● THE REQUEST:
Set down the material exactly as given, please, from its first line through the line that includes "its rainfly on.".

● DATA SEGMENT:
---

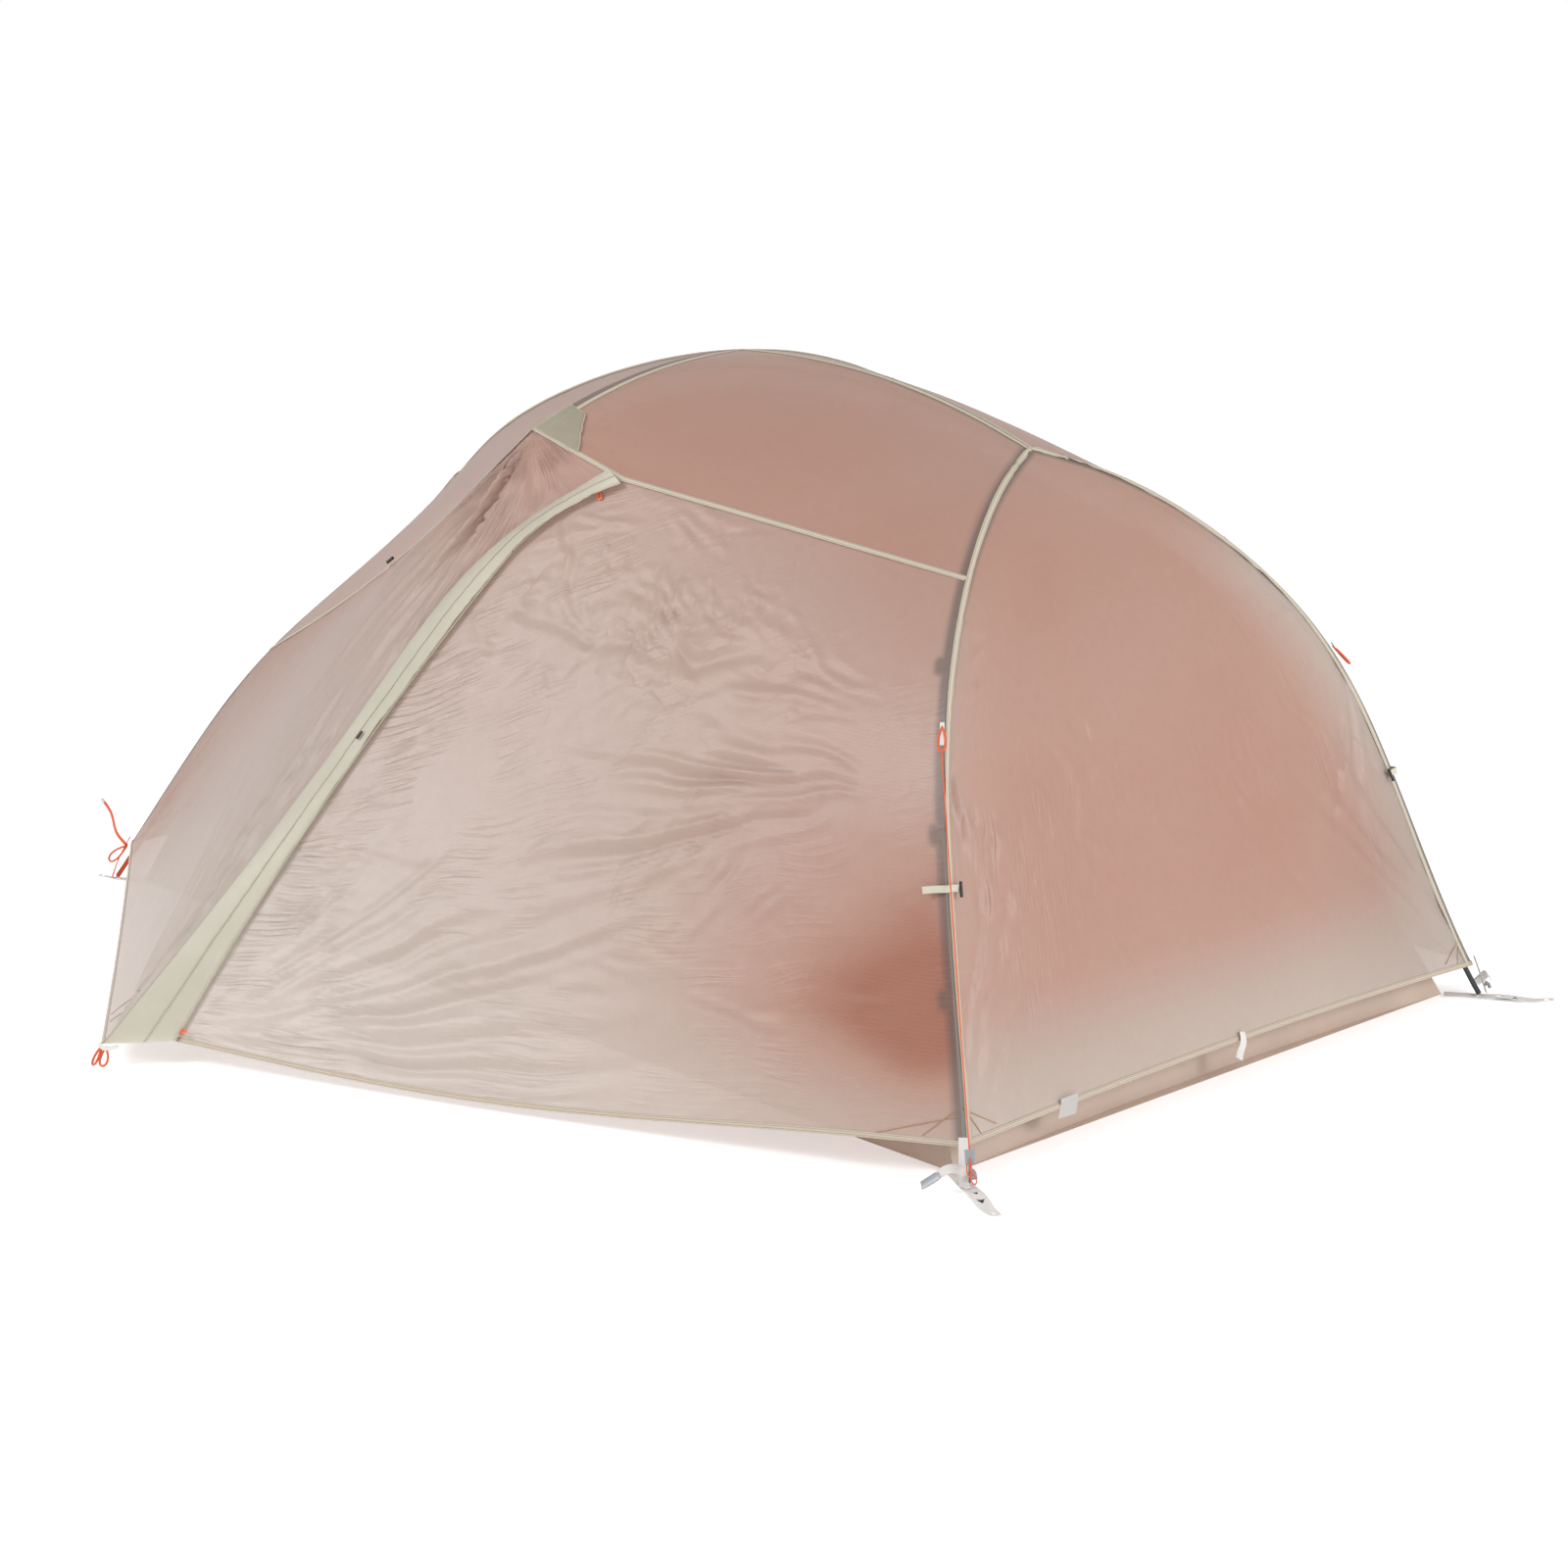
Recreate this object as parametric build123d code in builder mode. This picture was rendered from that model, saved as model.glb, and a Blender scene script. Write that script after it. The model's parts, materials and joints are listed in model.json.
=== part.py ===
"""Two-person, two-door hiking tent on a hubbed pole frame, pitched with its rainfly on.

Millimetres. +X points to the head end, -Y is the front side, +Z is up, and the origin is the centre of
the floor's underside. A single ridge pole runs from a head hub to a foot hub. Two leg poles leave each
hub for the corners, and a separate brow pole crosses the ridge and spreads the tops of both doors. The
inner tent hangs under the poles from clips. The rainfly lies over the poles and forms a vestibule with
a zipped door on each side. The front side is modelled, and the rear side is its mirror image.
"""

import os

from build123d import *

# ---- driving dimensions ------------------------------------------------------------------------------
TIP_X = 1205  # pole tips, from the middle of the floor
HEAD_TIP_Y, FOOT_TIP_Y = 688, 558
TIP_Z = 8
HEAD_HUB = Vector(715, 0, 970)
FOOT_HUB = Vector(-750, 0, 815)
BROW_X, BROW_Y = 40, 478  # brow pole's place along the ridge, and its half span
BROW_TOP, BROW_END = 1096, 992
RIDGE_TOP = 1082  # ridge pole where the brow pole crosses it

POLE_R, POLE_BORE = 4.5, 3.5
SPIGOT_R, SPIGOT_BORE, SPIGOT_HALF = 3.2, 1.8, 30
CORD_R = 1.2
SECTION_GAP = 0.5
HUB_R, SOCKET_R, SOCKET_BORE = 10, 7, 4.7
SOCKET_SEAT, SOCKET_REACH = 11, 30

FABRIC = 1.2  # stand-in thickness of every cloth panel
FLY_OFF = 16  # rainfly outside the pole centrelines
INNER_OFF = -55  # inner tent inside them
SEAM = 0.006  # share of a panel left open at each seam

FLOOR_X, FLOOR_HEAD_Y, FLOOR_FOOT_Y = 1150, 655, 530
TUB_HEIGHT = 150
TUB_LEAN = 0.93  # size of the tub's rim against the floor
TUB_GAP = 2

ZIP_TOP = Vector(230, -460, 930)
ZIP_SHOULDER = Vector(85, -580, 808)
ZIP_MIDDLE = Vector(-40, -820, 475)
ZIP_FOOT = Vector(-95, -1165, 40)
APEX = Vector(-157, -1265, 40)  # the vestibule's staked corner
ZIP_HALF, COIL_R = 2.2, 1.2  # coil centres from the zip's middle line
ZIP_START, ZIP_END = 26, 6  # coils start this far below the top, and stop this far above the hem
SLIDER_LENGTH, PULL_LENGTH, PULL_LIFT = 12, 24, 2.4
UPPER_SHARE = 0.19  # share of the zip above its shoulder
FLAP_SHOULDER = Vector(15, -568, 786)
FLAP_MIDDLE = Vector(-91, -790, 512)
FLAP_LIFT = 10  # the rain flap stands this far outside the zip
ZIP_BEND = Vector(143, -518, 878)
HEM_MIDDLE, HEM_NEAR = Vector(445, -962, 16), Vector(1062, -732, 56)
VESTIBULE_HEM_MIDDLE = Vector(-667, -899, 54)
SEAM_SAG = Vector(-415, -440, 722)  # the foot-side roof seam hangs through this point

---

● ANSWER TO THIS PROBLEM:
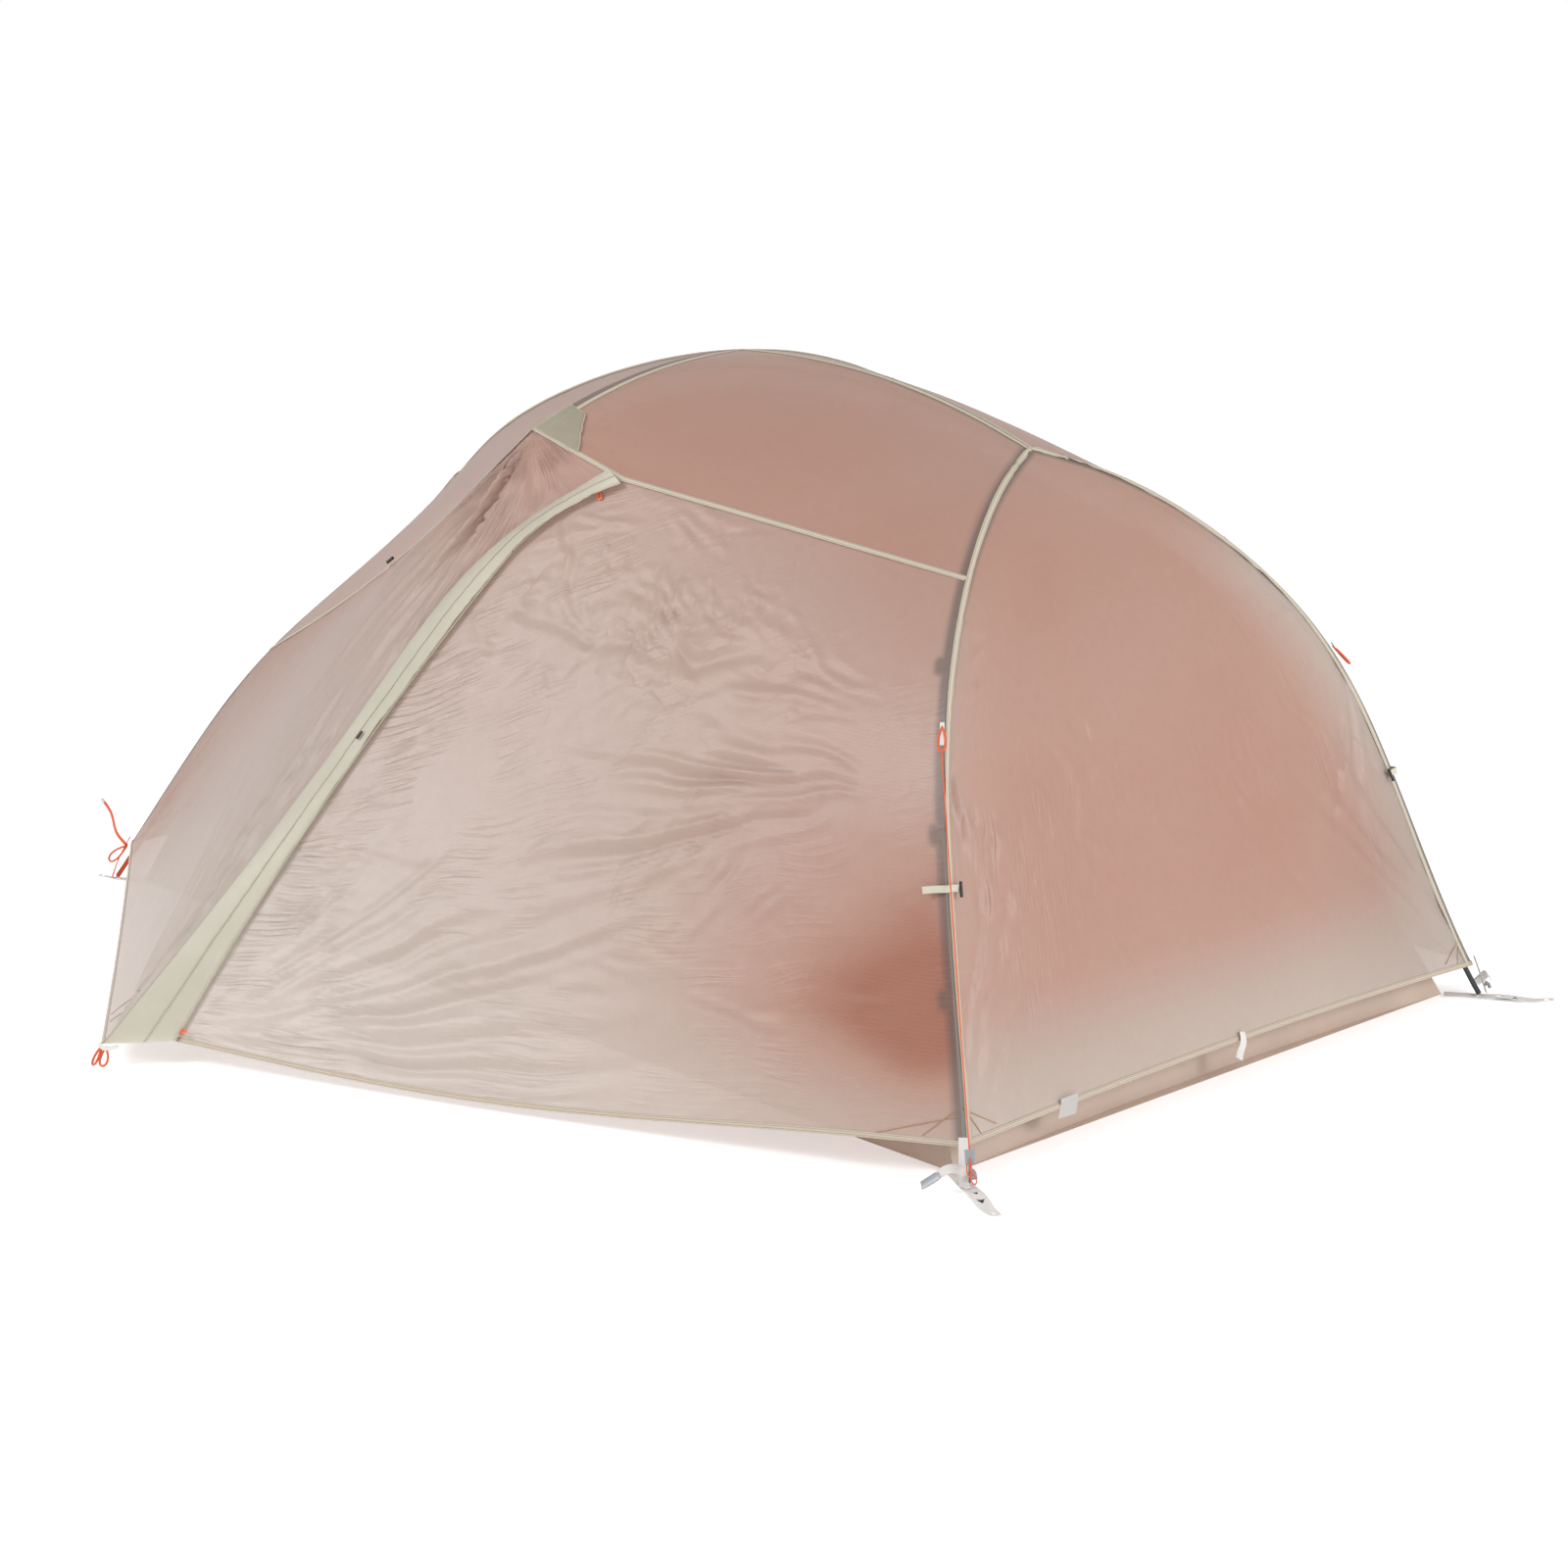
Recreate this object as parametric build123d code in builder mode. This picture was rendered from that model, saved as model.glb, and a Blender scene script. Write that script after it. The model's parts, materials and joints are listed in model.json.
=== part.py ===
"""Two-person, two-door hiking tent on a hubbed pole frame, pitched with its rainfly on.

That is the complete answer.